Rodaje de Cartesius (Roberto Rossellini, 1974)

L'età di Cosimo de Medici (Roberto Rossellini, 1973)

 

 

Practice, unfortunately, is very different. Television ignores this principles and cinema does so even more.

 

The initiatives of cinema in educative matters are null. Television, as opposed, has settled some objectives, but all its teaching efforts are calqued from the school model, including the professional schools. However, there is a distinguished exception in Italian television, the television film series called ‘Sapere’. Except from it, television, in the image of school, does not seem to have any other purpose but helping students to ‘have a career’ within the margins of the current system. Gramsci affirmed that the traditional school is an oligarchy, because it is addressed to a generation of men whose unique destiny is to govern the country. I will add, on my behalf, that these future ‘governors’ are, in fact, docile and submissive because they have limited horizons. Television, for the common wealth, should foster those information and cultural forms that the school does not provide and that will help with the development -due to consciousness and not to propaganda- of a rigorous critical sense, crucial to the progress and the evolution of the social current structures. Such evolution would serve everyone’s interest, both the privileged and the dispossessed masses.

 

Rodaje de Cartesius (Roberto Rossellini, 1974)

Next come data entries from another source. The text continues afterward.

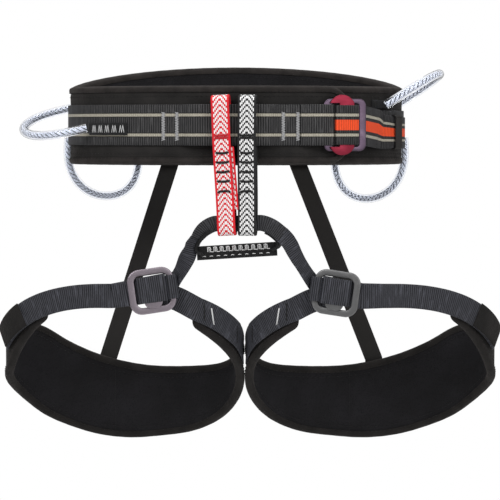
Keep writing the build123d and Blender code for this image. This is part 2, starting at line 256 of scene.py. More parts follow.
def strap_rings(path, width, thickness, lean, twist, taper):
    """Rounded-edge cross sections along a path, with their (along, across) pattern places."""
    last = len(path) - 1
    across_count = 10
    profile = []
    for j in range(across_count + 1):
        share = -1 + 2 * j / across_count
        profile.append((share * (width / 2 - thickness * 0.35), thickness / 2))
    rim = width / 2 - thickness * 0.35
    edge = [(rim + thickness * 0.3, thickness * 0.3), (rim + thickness * 0.35, 0)]
    edge += [(rim + thickness * 0.3, -thickness * 0.3)]
    profile += edge
    for j in range(across_count + 1):
        share = 1 - 2 * j / across_count
        profile.append((share * rim, -thickness / 2))
    profile += [(-x, -y) for x, y in edge]
    rings = []
    places = []
    run = 0.0
    for i, point in enumerate(path):
        if i:
            run += (path[i] - path[i - 1]).length
        along = (path[min(i + 1, last)] - path[max(i - 1, 0)]).normalized()
        turned = lean[i] if isinstance(lean, list) else lean
        across = (turned - along * turned.dot(along)).normalized()
        across = Matrix.Rotation(math.radians(twist(i / last)), 3, along) @ across
        normal = along.cross(across)
        scale = taper(i / last)
        rings.append([point + across * x * scale + normal * y for x, y in profile])
        places.append([(run * MM, x * MM) for x, y in profile])
    return rings, places


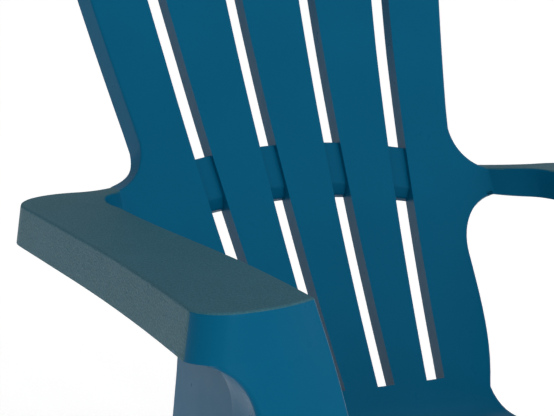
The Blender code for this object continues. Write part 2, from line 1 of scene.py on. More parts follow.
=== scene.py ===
"""Resin adirondack chair: the moulded shells, their finish, the floor and the light.

The chair is one thin-walled moulding.  Its outer surface is laid out here as one joined
skin, so that the slats, the crown, the seat, the arms and the front legs run into each
other, and is then parted into one closed shell for each member of the frame.  Everything
is in metres in the frame's own axes: the chair faces -Y, and left is -X.
"""
from math import atan2, cos, pi, radians, sin, sqrt

import bmesh
import bpy
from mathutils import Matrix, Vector


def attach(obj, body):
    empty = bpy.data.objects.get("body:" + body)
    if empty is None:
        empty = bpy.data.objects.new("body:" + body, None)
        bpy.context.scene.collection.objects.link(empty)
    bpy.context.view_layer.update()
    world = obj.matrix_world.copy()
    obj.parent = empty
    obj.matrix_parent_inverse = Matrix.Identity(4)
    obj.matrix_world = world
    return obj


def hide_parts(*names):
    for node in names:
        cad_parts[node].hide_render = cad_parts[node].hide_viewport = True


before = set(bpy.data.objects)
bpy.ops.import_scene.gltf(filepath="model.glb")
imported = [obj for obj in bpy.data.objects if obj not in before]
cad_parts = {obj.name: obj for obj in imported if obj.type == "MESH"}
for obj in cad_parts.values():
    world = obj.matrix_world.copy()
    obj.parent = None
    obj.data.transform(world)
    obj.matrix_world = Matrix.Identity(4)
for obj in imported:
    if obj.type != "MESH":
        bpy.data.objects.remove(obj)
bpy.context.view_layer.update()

# ------------------------------------------------------------------- sizes shared with the frame
CENTRE_Y = -0.0036
SHELL = 0.0030                        # wall thickness of the shells

BACK_Y, BACK_Z = 0.2481, 0.5765
LEAN, CURL, WRAP = radians(30.9), -0.3836, 0.2406
SLOT_INNER = (0.0403, 0.0341, 0.0209)
SLOT_OUTER = (0.1227, 0.1040, 0.0226)
SIDE_EDGE, SIDE_FAN = 0.1919, 0.1662
SLOT_DEPTH, FLANGE, FLARE = 0.022, 0.029, 0.003
SLOT_END, SLOT_END_ARCH = -0.2870, 0.182
SLOT_TOP, SLOT_TOP_ARCH = 0.352, -0.9
BAND_TOP, BAND_BOTTOM, BAND_ARCH = 0.0225, -0.0415, -0.744
BAND_RECESS, BAND_RAMP, BAND_RAMP_DEPTH = 0.006, 0.012, 0.008
CROWN_TOP, CROWN_ARCH, CROWN_CORNER = 0.412, -1.0, 0.045
EAR_X = 0.2320
EAR_TOP = (0.2475, 0.0300, 0.0500, 0.0575)
EAR_BOTTOM = (0.2400, -0.1350, 0.0580, 0.0760)
EAR_LOW_SLOPE, EAR_LOW_BEND = 0.0226, 4.48
EAR_WALL, EAR_RIM = 0.0045, 0.0012

BASE_R, BASE_S = 0.070, -0.300
SEAT_TILT, SEAT_RUN, SEAT_DISH = radians(8.0), 0.393, 0.12
SEAT_REAR_W, SEAT_REAR_Y, SEAT_FLARE = 0.1589, 0.0775, 0.165
SEAT_BORDER, SLAT_PITCH, SLAT_SLOT, SLAT_COUNT = 0.026, 0.066, 0.010, 5
LIP, NOSE_R, RAIL_DEPTH, NOSE_DEPTH = 0.012, 0.045, 0.055, 0.022
APRON_BOTTOM, APRON_RISE = 0.235, 0.030

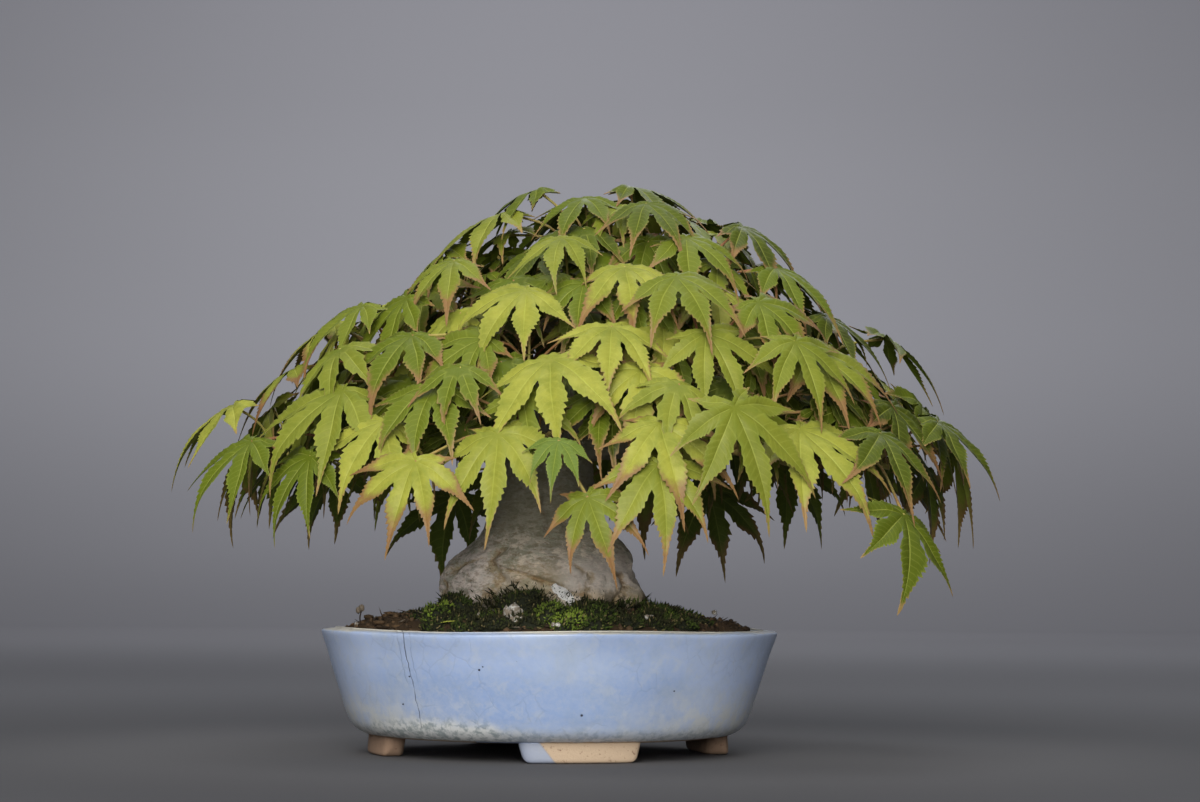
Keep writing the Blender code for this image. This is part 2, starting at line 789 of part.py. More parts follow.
def soil_rings(grow=0.0):
    """Levels of the soil: under side, wall, mounded top, then down the hole for the trunk."""
    floor = POT_FOOT_HEIGHT + POT_FLOOR + 2.0 * GAP + SCREEN_THICKNESS
    inside = inner_wall()
    rings = [
        turned_ring(0.0555 - GAP, floor, TRUNK_SIDES),
        turned_ring(inside[2][0] - 2.0 * GAP, inside[2][1], TRUNK_SIDES),
        turned_ring(inside[1][0] - 2.0 * GAP, inside[1][1], TRUNK_SIDES),
        turned_ring(POT_RIM - RIM_WIDTH - 0.0012, SOIL_EDGE + grow, TRUNK_SIDES),
    ]
    for radius, height, wave in ((0.0595, SOIL_SHOULDER, 0.0007), (0.0475, 0.0446, 0.0006)):
        ring = turned_ring(radius, height + grow, TRUNK_SIDES)
        for corner, point in enumerate(ring):
            angle = TURN * corner / TRUNK_SIDES
            point.z += wave * (math.sin(5.0 * angle + 1.0) + math.sin(9.0 * angle))
        rings.append(ring)
    return rings


def make_soil():
    """The soil, with a plain hole that the buried foot of the trunk stands in."""
    hole = trunk_outline(TRUNK_RINGS[0], GAP)
    rings = soil_rings()
    for height in (SOIL_CREST, TRUNK_RINGS[0][0] - GAP):
        rings.append([Vector((point.x, point.y, height)) for point in hole])
    return finished(new_object("soil", lofted(rings)), "soil")


def trunk_shape(grow=0.0):
    """The trunk without its limbs."""
    return lofted([trunk_outline(ring, grow) for ring in TRUNK_RINGS])


def wood_shapes(bars):
    """The trunk, its limbs and its branches, which run into each other."""
    return [trunk_shape()] + [tube_shape(path, radii, sides) for path, radii, sides in bars]


def together(shapes):
    """Several shapes as one list of points and one of faces."""
    points = []
    faces = []
    for shape_points, shape_faces in shapes:
        start = len(points)
        points += shape_points
        faces += [tuple(start + corner for corner in face) for face in shape_faces]
    return points, faces


def moss_shape(pad):
    """A cushion of moss: a flattened ball with a lumpy top."""
    bearing, distance, half_length, half_depth, height = pad
    angle = math.radians(bearing)
    middle = Vector((TRUNK_RINGS[0][3], TRUNK_RINGS[0][4], SOIL_CREST - 0.001))
    middle += Vector((math.cos(angle), math.sin(angle), 0.0)) * distance
    ball = bmesh.new()
    bmesh.ops.create_icosphere(ball, subdivisions=2, radius=1.0)
    for vert in ball.verts:
        lump = 1.0 + 0.10 * math.sin(5.0 * vert.co.x + bearing) * math.sin(4.0 * vert.co.y + distance)
        local = Vector((vert.co.x * half_depth, vert.co.y * half_length, vert.co.z * height)) * lump
        vert.co = middle + Matrix.Rotation(angle, 3, "Z") @ local
    points = [vert.co.copy() for vert in ball.verts]
    faces = [tuple(vert.index for vert in face.verts) for face in ball.faces]
    ball.free()
    return points, faces


def make_moss():
    """Moss pads, each cut to lie on the soil and against the trunk."""
    middle = turned_ring(MOSS_CORE, SOIL_CREST + 2.0 * GAP, TRUNK_SIDES)
    ground = lofted([*soil_rings(grow=2.0 * GAP), middle])
    for number, pad in enumerate(MOSS_PADS, start=1):
        made = new_object(f"moss_{number}", moss_shape(pad))
        cut(made, ground)
        cut(made, trunk_shape(grow=2.0 * GAP))
        finished(made, "moss")


def make_sprays(sprays):
    """One solid for each spray: its twig with the stalks sunk in it."""
    for number, spray in enumerate(sprays, start=1):
        shapes = [twig_shape(spray)] + [leaf_shape(leaf) for leaf in spray.leaves]
        finished(fused(f"spray_{number:02d}", shapes), "leaf")


def main():
    """Builds the whole plant in its pot."""
    for made in list(bpy.data.objects):
        bpy.data.objects.remove(made)
    bars, sprays = plan_wood()
    wood = wood_shapes(bars)
    plan_crown(sprays, together(wood))
    make_pot()
    make_screen()
    make_soil()
    finished(fused("trunk", wood), "bark")
    make_moss()
    make_sprays(sprays)


main()
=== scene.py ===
"""Looks of a Japanese maple bonsai in a round blue pot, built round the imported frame.

Metres, +Z up, and the front of the tree faces -Y. Limbs, twigs and leaves are laid out by the same
rule as the solids, so every fine piece stands where its solid stands.
"""

import sys
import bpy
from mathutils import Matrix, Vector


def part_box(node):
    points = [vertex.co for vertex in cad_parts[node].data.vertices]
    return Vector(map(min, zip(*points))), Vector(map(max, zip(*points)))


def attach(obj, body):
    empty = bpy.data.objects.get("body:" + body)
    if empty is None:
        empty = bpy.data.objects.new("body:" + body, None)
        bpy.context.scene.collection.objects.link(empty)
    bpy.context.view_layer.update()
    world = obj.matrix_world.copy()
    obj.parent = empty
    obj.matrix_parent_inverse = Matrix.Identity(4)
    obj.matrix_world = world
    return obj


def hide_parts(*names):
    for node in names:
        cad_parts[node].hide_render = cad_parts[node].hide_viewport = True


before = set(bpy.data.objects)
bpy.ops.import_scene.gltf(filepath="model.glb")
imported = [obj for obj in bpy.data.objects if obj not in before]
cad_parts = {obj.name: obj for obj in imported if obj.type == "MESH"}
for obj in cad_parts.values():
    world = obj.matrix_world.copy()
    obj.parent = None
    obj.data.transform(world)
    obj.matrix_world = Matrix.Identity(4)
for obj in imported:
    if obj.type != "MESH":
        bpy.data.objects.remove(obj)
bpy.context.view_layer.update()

import logging
import math
import random
from dataclasses import dataclass, field, replace
from enum import Enum
from itertools import product

import bpy
import numpy as np
from mathutils import Matrix, Vector
from mathutils.bvhtree import BVHTree

LOG = logging.getLogger("bonsai")
TURN = 2.0 * math.pi
GAP = 0.0003
WELD = 1e-7
WAVE_COUNT = 14

Colour = tuple[float, float, float]
Table = tuple[tuple[float, ...], ...]
Shape = tuple[list[Vector], list[tuple[int, ...]]]
Socket = bpy.types.NodeSocket
Tree = bpy.types.NodeTree
Material = bpy.types.Material
Piece = bpy.types.Object


class Slot(Enum):
    """The material slots, which are logged."""

    GLAZE = "glaze"
    SCREEN = "screen"
    SOIL = "soil"
    BARK = "bark"
    MOSS = "moss"
    LEAF = "leaf"


class Side(Enum):
    """Which side of the crown a line of sight meets."""

    NEAR = -1.0
    FAR = 1.0


@dataclass(frozen=True)
class Waves:
    """Smooth noise as a sum of plane waves, whose directions and phases come from a seed."""

    seed: int
    size: float
    octaves: int = 3

    def at(self, points: np.ndarray) -> np.ndarray:
        """The noise, as the sum over octaves of sin(way . point / size + phase), each half as high.

        Args:
            points: Places in metres, one in a row.

        Returns:
            One value for each place, roughly from -1 to 1.
        """
        chance = np.random.default_rng(self.seed)
        total = np.zeros(len(points))
        for octave in range(self.octaves):
            ways = chance.normal(size=(WAVE_COUNT, 3))
            ways /= np.linalg.norm(ways, axis=1, keepdims=True)
            phases = chance.uniform(0.0, TURN, WAVE_COUNT)
            rate = TURN * 2.0**octave / self.size
            total += np.sin(points @ ways.T * rate + phases).sum(axis=1) / 2.0**octave
        return total / WAVE_COUNT**0.5


@dataclass
class Surface:
    """Points, four-cornered faces, and the marks that a finish reads at each point.

    A face with three corners names its last corner twice.
    """

    points: np.ndarray
    faces: np.ndarray
    marks: dict[str, np.ndarray] = field(default_factory=dict)

    def marked(self, **marks: np.ndarray | float) -> "Surface":
        """Adds marks.

        Args:
            marks: One value for all points, or one for each.

        Returns:
            The surface itself.
        """
        for name, values in marks.items():
            self.marks[name] = np.broadcast_to(np.asarray(values, float), len(self.points))
        return self

    def welded(self) -> "Surface":
        """Makes one point of those that coincide, which closes poles and seams.

        Returns:
            A new surface.
        """
        keys = np.round(self.points / WELD).astype(np.int64)
        _, first, index = np.unique(keys, axis=0, return_index=True, return_inverse=True)
        marks = {name: values[first] for name, values in self.marks.items()}
        return Surface(self.points[first], tidy_faces(index.ravel()[self.faces]), marks)

    def outward(self) -> "Surface":
        """Turns the faces to point out, by the sign of the volume that they enclose.

        Returns:
            The surface itself.
        """
        a, b, c, d = (self.points[self.faces[:, corner]] for corner in range(4))
        volume = np.einsum("ij,ij->i", a, np.cross(b, c) + np.cross(c, d)).sum()
        if volume < 0.0:
            self.faces = tidy_faces(self.faces[:, ::-1])
        return self

    def as_object(self, name: str) -> Piece:
        """Makes a smooth-shaded object at the origin.

        Args:
            name: The piece's name.

        Returns:
            The object, with each mark as an attribute of its points, and creased leaf ribs.
        """
        used = np.ones(self.faces.shape, bool)
        used[:, 3] = self.faces[:, 3] != self.faces[:, 2]
        corners = self.faces[used]
        starts = np.concatenate(([0], np.cumsum(used.sum(axis=1))[:-1]))
        mesh = bpy.data.meshes.new(name)
        mesh.vertices.add(len(self.points))
        mesh.loops.add(len(corners))
        mesh.polygons.add(len(self.faces))
        mesh.vertices.foreach_set("co", self.points.astype(np.float32).ravel())
        mesh.loops.foreach_set("vertex_index", corners.astype(np.int32))
        mesh.polygons.foreach_set("loop_start", starts.astype(np.int32))
        mesh.update(calc_edges=True)
        mesh.validate()
        mesh.shade_smooth()
        if "across" in self.marks:
            ends = np.empty(2 * len(mesh.edges), np.int32)
            mesh.edges.foreach_get("vertices", ends)
            ends = ends.reshape(-1, 2)
            rib = (self.marks["across"] < 0.01) & (self.marks["stalk"] < 0.5)
            border = self.marks["under"] == 0.5
            crease = mesh.attributes.new("sharp_edge", "BOOLEAN", "EDGE")
            crease.data.foreach_set("value", rib[ends].all(axis=1) | border[ends].all(axis=1))
        for mark, values in self.marks.items():
            attribute = mesh.attributes.new(mark, "FLOAT", "POINT")
            attribute.data.foreach_set("value", values.astype(np.float32))
        made = bpy.data.objects.new(name, mesh)
        bpy.context.scene.collection.objects.link(made)
        return made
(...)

Socrate (Roberto Rossellini, 1971)

 

 

Apart from the necessity to modify its purposes, creativity is the fundamental factor for television and cinema to survive. If a collaboration was to be settled between both structures, the possibilities of fostering the inventive spirit would increase undoubtedly, with the consecutive repercussion for the benefit of ideas. We have seen that in Italy (as it happens in more or less every country) the budget for television and cinema are equivalent, around tree hundred thousand lyres, despite the television spectator are more numerous than the usual clients of the cinema theatres.

 

If television participated in the cinematographic production, it would share the film’s income, thus relieving its dependency on advertisement. The media workers would enjoy a better guarantee of their jobs. A wider and healthier market would permit to carry out the cultural promotion operations we have previously referred and which would contribute in training minds: an ‘integral culture’ would have thus a better chance of turning into reality. These promotion methods, once improved, would stimulate the implementation of new audiovisual media (videocassettes, etc.) - of which so much has been said and so much money has been invested, vainly for the moment.

 

Rodaje de Cartesius (Roberto Rossellini, 1974)

Atti degli Apostoli (Roberto Rossellini, 1966)

 

 

This text collects part of Rosellini’s Speech in the symposium «L’engagement social et économique du cinema» which he organized at The Cannes Film Festival on the 13th and 14th of May 1977. It was published in: ROSSELLINI, Roberto (1977). Un esprit libre ne doit rien apprendre en clase. Libraire Arthème Fayard. Paris. Translated to spanish by José Luis Guarner in: ROSSELLINI, Roberto (1979). Un espíritu libre no debe aprender como esclavo. Escritos sobre cine y educación. Gustavo Gil. Barcelona.